Ms. Wucker’s Taxonomy and Stages are invaluable contributions to the ongoing policy discussion. The Taxonomy and Stages also need to be viewed in the context of organizational motivations and individual incentives, though. A good example is the Challenger disaster that Ms. Wucker opens her book with.  When making go/no-go decisions, it’s helpful to look at data from previous failures as well as data from previous successes. Space shuttles relied on re-usable solid rocket boosters for their initial launch. The boosters were built in segments and each segment had o-rings that were supposed to keep hot gas from escaping. When o-rings get too cold, they become brittle and fail allowing hot gasses to escape, which is what caused the Challenger disaster. On the morning of the launch, one engineer spoke up against the launch. The coldest successful launch took place when the temperature was 53 degrees. In that launch, gas escaped passed the first ring and caused corrosion on the backup ring, but the backup ring contained the gases. Below 53 degrees, there were no data. On the morning of the Challenger launch, the temperature was 35 degrees.

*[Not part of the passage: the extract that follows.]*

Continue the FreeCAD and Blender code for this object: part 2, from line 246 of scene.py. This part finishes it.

On January 28, 1986, NASA got an additional data point. The backup ring failed and seven astronauts died.  The Challenger disaster didn’t happen because the world’s smartest people didn’t understand the threat of cold weather to the proper function of o-rings. It happened because of the tremendous pressures on NASA to proceed with the launch. The space shuttle was originally conceived as a way to easily and cheaply launch people into space and return them in a re-usable ship.  The term “space bus” was even used. In practice, the program proved to be more costly and inefficient than the shuttle’s predecessors. NASA was under tremendous pressure to demonstrate the viability of the program.  In addition, the Challenger was going to launch the first teacher, Christa McAuliffe, into space. Millions of people were tuned to their television sets to see a launch that had already been delayed several times.  The organizational and public relations pressure to proceed with the launch overwhelmed good judgement.

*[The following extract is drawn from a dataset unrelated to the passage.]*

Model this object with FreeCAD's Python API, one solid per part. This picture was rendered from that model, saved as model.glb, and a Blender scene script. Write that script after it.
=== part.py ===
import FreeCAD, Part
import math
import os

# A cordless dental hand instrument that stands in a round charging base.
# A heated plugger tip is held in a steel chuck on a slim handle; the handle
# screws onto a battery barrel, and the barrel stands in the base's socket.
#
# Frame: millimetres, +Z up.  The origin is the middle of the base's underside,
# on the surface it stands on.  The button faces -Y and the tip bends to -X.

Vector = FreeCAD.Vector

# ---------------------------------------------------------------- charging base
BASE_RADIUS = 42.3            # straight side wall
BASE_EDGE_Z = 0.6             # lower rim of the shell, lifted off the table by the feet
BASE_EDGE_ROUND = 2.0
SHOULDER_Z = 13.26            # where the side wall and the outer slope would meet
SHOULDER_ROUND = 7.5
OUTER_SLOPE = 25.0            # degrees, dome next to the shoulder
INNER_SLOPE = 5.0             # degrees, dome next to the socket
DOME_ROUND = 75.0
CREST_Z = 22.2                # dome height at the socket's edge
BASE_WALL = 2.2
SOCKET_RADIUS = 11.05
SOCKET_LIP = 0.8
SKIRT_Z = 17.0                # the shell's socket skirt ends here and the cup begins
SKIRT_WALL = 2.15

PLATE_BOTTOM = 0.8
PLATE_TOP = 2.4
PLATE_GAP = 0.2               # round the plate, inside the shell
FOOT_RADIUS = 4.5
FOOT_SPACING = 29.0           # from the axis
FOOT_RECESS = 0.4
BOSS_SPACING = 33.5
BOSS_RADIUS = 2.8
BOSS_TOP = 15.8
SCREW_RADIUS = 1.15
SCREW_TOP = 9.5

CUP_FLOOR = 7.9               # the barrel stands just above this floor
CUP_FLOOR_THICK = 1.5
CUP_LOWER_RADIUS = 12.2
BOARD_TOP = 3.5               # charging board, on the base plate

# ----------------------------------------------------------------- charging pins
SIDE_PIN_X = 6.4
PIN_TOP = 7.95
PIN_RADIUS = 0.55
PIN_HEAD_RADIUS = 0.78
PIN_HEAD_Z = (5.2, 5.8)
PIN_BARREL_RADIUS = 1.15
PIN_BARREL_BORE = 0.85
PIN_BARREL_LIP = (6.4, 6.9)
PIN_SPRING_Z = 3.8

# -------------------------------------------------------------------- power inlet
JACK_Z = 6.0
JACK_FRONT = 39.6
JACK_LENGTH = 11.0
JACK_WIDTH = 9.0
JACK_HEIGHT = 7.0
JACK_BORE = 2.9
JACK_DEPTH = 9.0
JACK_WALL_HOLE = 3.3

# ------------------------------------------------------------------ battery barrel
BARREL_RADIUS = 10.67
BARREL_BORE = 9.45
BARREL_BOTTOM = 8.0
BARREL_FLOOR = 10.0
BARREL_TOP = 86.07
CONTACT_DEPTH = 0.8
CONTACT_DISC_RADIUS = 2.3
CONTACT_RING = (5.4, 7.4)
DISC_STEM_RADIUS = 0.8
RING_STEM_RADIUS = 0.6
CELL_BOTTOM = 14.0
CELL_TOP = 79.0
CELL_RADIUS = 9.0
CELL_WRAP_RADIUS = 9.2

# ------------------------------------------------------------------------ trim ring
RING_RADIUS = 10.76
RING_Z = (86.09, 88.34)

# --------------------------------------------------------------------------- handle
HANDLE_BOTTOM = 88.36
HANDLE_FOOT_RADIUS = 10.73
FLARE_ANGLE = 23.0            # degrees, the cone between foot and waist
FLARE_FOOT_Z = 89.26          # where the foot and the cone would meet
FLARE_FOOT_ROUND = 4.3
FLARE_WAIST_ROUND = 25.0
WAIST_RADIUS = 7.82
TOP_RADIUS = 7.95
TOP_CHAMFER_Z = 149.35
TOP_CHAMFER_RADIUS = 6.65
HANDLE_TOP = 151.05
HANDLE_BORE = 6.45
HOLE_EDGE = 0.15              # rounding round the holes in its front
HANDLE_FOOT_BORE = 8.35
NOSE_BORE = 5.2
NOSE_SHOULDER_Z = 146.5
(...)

Organizational pressures and incentive structures are that root of several Gray Rhinos. Scarce public funds either can be used to pay teachers or fix bridges that seem to work fine (until they don’t). Publicly traded companies struggle to look past obstacles beyond meeting quarterly numbers. Politicians aren’t incentivized to deal with any problem such as global warming whose most detrimental effects are likely to occur after a two, four, or six year term.

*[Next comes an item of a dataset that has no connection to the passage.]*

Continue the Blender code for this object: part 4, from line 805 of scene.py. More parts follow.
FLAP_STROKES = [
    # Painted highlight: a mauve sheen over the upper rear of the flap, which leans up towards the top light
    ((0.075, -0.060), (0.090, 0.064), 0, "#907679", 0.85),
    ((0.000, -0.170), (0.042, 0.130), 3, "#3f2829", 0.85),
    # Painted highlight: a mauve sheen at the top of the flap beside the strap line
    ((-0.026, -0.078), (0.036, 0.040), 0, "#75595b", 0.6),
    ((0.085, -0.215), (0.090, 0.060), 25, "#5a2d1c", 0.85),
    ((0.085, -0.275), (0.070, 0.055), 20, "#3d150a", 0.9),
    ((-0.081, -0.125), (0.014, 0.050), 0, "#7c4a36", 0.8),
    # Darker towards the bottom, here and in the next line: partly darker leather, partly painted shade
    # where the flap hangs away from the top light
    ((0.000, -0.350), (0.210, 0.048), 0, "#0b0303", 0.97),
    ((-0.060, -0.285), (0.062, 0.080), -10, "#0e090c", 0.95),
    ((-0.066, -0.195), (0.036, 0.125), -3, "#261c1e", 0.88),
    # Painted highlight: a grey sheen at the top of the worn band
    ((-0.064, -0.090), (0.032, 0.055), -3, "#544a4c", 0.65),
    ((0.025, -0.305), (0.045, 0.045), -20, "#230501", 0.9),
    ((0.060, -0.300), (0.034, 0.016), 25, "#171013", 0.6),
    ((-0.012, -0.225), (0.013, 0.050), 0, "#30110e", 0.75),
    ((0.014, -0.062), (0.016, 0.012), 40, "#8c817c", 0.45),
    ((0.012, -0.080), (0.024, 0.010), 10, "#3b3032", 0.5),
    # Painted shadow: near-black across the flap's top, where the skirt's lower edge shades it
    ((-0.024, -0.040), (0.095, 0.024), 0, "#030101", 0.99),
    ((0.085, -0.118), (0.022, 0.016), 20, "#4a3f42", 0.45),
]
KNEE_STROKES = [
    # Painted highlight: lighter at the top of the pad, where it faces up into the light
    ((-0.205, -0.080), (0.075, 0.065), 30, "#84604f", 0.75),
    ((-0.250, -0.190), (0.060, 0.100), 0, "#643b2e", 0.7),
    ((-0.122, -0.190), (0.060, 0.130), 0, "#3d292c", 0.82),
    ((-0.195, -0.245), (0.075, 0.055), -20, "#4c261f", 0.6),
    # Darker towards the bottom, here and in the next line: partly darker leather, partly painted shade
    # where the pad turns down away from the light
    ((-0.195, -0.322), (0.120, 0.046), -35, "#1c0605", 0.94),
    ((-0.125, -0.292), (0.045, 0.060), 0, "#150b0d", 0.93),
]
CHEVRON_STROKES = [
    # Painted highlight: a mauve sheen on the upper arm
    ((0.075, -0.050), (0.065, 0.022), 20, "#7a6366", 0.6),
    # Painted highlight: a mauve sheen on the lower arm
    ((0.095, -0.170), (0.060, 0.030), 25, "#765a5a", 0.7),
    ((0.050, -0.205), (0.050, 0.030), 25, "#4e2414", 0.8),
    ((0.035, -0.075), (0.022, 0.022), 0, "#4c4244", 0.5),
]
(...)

The assembled Book Club members and Ms. Wucker did offer several solutions to the Gray Rhino problem.  First, align incentives. Executive compensation should vest fully over a period of years or even decades.  Investors should similarly hold companies to account for long term performance and be more forgiving of short term volatility. Allowing US banks to hold stocks as banks do in Japan and Germany might allow more steady capital into capital markets and reward longer term performance, too. Second, break the problem into small pieces. There’s an old expression: “How do you eat an elephant? One bite at a time.” The same logic applies to Rhinos. Instead of trying to fix all the nations crumbling infrastructure, prioritize. Fix one bridge at a time, starting with the most dilapidated. Third, to combat groupthink and denial, include diverse perspectives in one’s circle and allow multiple channels of access to leaders and decision makers.  Related to that third point, the group discussed the competing leadership styles of Presidents Reagan and Kennedy. President Kennedy’s administration followed a spokes-on-a-wheel format where multiple influencers had direct access to the President, which could explain his successful resolution of the Cuban Missile Crisis. President Reagan, on the other hand, had a more linear chain of command with multiple bottlenecks and chokepoints, which could explain how in the Iran-Contra Affair a few rogue elements of his administration where able to conduct arms sales and a covert war without knowledge or involvement from either the State or Defense Departments.

The Gray Rhino is a welcome addition to current policy debates and compliments established organizational behavior and social science literature well. At 304 pages, it’s also a manageable and enjoyable read. The Society is very grateful to Ms. Wucker for her book and for her attendance at our meeting.